▸ **Data**

==========

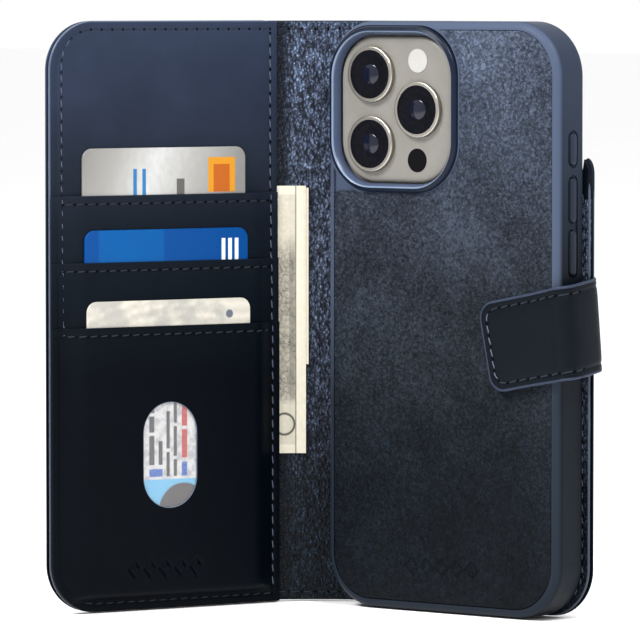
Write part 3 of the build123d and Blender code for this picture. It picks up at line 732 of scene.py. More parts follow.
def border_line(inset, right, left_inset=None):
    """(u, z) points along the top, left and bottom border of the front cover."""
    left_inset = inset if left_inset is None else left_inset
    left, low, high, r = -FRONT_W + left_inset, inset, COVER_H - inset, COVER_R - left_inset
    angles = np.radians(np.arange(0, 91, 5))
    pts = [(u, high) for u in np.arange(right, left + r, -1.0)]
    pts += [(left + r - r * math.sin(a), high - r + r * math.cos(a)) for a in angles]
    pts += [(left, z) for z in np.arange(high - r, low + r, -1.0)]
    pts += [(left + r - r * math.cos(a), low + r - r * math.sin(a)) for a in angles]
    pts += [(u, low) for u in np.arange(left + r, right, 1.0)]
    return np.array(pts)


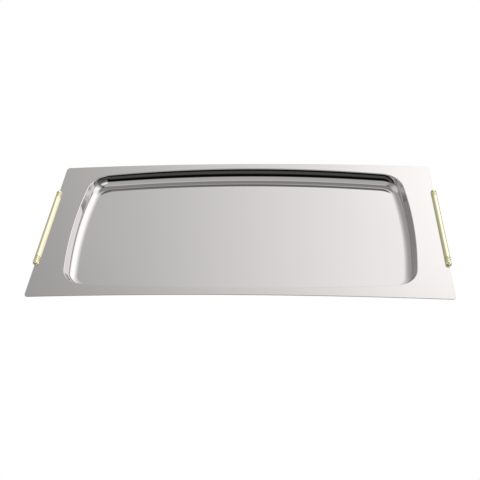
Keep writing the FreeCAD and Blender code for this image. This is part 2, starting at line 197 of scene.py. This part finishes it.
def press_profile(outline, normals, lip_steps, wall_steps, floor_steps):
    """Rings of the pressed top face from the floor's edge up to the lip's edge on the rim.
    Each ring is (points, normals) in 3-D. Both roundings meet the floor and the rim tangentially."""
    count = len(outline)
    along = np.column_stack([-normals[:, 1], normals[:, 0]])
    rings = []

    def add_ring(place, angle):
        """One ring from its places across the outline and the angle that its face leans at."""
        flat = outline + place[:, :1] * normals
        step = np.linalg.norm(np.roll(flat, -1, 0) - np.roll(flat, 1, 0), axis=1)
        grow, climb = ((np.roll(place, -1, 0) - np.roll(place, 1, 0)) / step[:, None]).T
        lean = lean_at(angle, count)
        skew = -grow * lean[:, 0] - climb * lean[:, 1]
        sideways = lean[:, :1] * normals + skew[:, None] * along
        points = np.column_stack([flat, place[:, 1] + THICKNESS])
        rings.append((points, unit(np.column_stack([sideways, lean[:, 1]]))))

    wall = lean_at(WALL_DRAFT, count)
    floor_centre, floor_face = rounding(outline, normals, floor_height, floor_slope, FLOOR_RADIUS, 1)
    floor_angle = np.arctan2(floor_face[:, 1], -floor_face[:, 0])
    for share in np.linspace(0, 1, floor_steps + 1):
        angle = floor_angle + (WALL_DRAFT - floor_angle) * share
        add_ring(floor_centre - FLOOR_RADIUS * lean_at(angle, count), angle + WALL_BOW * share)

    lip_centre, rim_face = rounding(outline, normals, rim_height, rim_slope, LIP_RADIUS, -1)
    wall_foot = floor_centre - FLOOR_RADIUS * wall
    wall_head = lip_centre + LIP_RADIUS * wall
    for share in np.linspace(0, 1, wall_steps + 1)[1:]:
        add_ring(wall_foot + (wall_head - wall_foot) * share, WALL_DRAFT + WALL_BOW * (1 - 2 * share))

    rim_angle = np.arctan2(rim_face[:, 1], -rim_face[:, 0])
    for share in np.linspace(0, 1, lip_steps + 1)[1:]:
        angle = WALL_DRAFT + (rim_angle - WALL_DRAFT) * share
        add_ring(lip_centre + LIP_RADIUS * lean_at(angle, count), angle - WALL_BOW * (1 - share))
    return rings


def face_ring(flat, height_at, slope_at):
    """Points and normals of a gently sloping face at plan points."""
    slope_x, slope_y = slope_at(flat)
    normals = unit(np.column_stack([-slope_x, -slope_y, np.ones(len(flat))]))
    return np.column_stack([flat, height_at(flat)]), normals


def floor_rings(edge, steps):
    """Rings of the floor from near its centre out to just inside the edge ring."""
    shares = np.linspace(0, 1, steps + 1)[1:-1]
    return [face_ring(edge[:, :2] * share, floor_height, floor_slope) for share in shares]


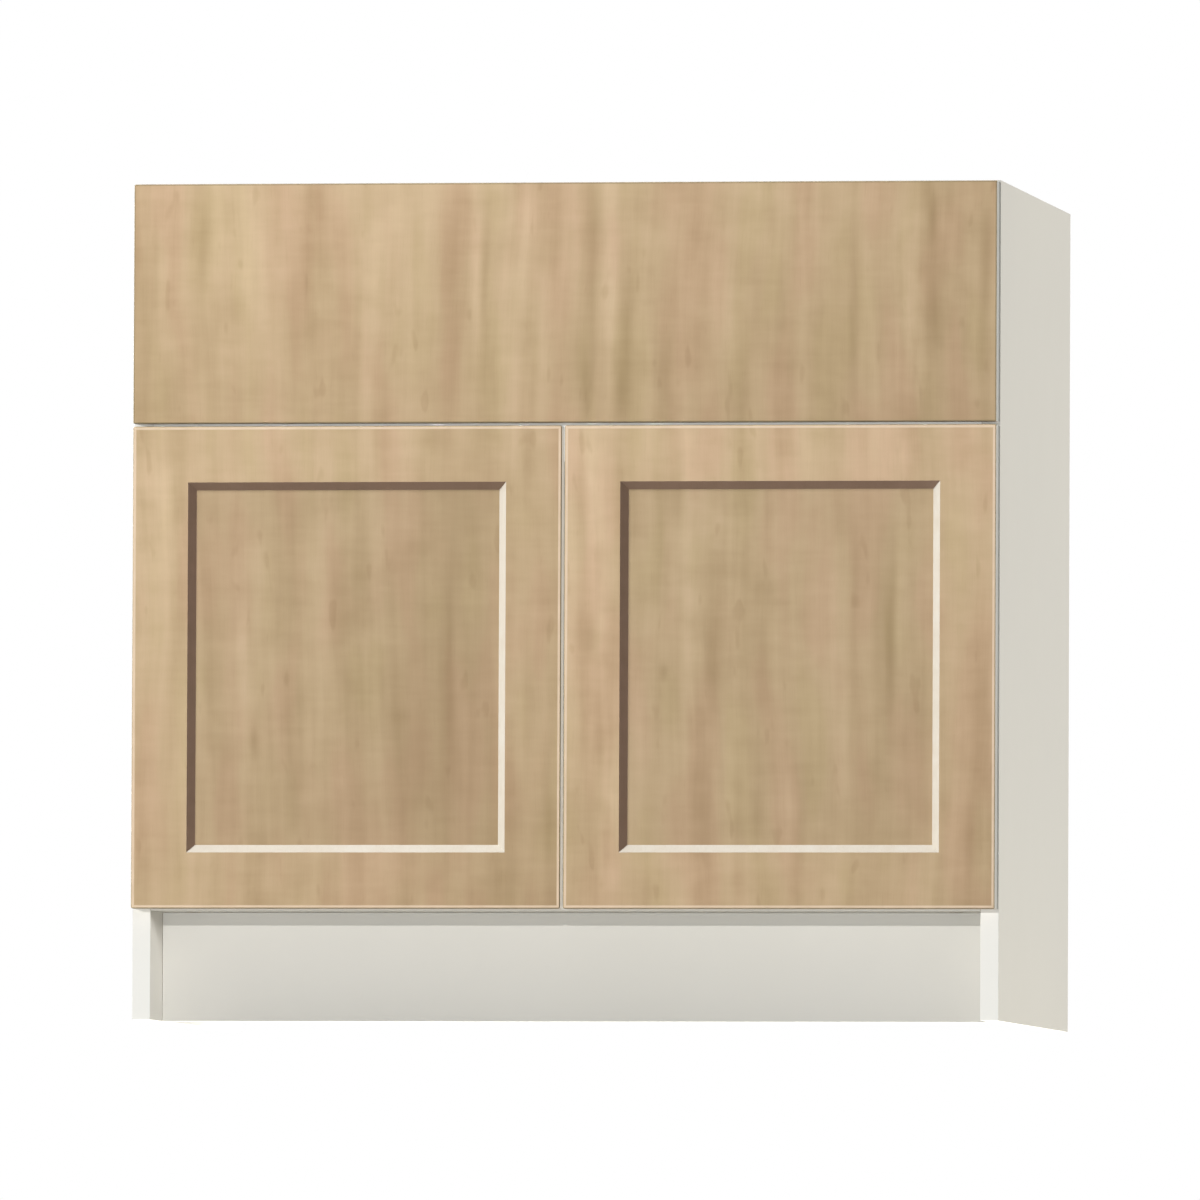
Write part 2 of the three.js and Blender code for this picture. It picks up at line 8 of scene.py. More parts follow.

==========

▸ **Task to carry out**
Write out each line exactly as it appears, from the line with "Keep writing the" up to and including the line with "unit(np.column_stack([sideways, lean[:, 1]]))))".

▸ **The response**
Keep writing the FreeCAD and Blender code for this image. This is part 2, starting at line 197 of scene.py. This part finishes it.
def press_profile(outline, normals, lip_steps, wall_steps, floor_steps):
    """Rings of the pressed top face from the floor's edge up to the lip's edge on the rim.
    Each ring is (points, normals) in 3-D. Both roundings meet the floor and the rim tangentially."""
    count = len(outline)
    along = np.column_stack([-normals[:, 1], normals[:, 0]])
    rings = []

    def add_ring(place, angle):
        """One ring from its places across the outline and the angle that its face leans at."""
        flat = outline + place[:, :1] * normals
        step = np.linalg.norm(np.roll(flat, -1, 0) - np.roll(flat, 1, 0), axis=1)
        grow, climb = ((np.roll(place, -1, 0) - np.roll(place, 1, 0)) / step[:, None]).T
        lean = lean_at(angle, count)
        skew = -grow * lean[:, 0] - climb * lean[:, 1]
        sideways = lean[:, :1] * normals + skew[:, None] * along
        points = np.column_stack([flat, place[:, 1] + THICKNESS])
        rings.append((points, unit(np.column_stack([sideways, lean[:, 1]]))))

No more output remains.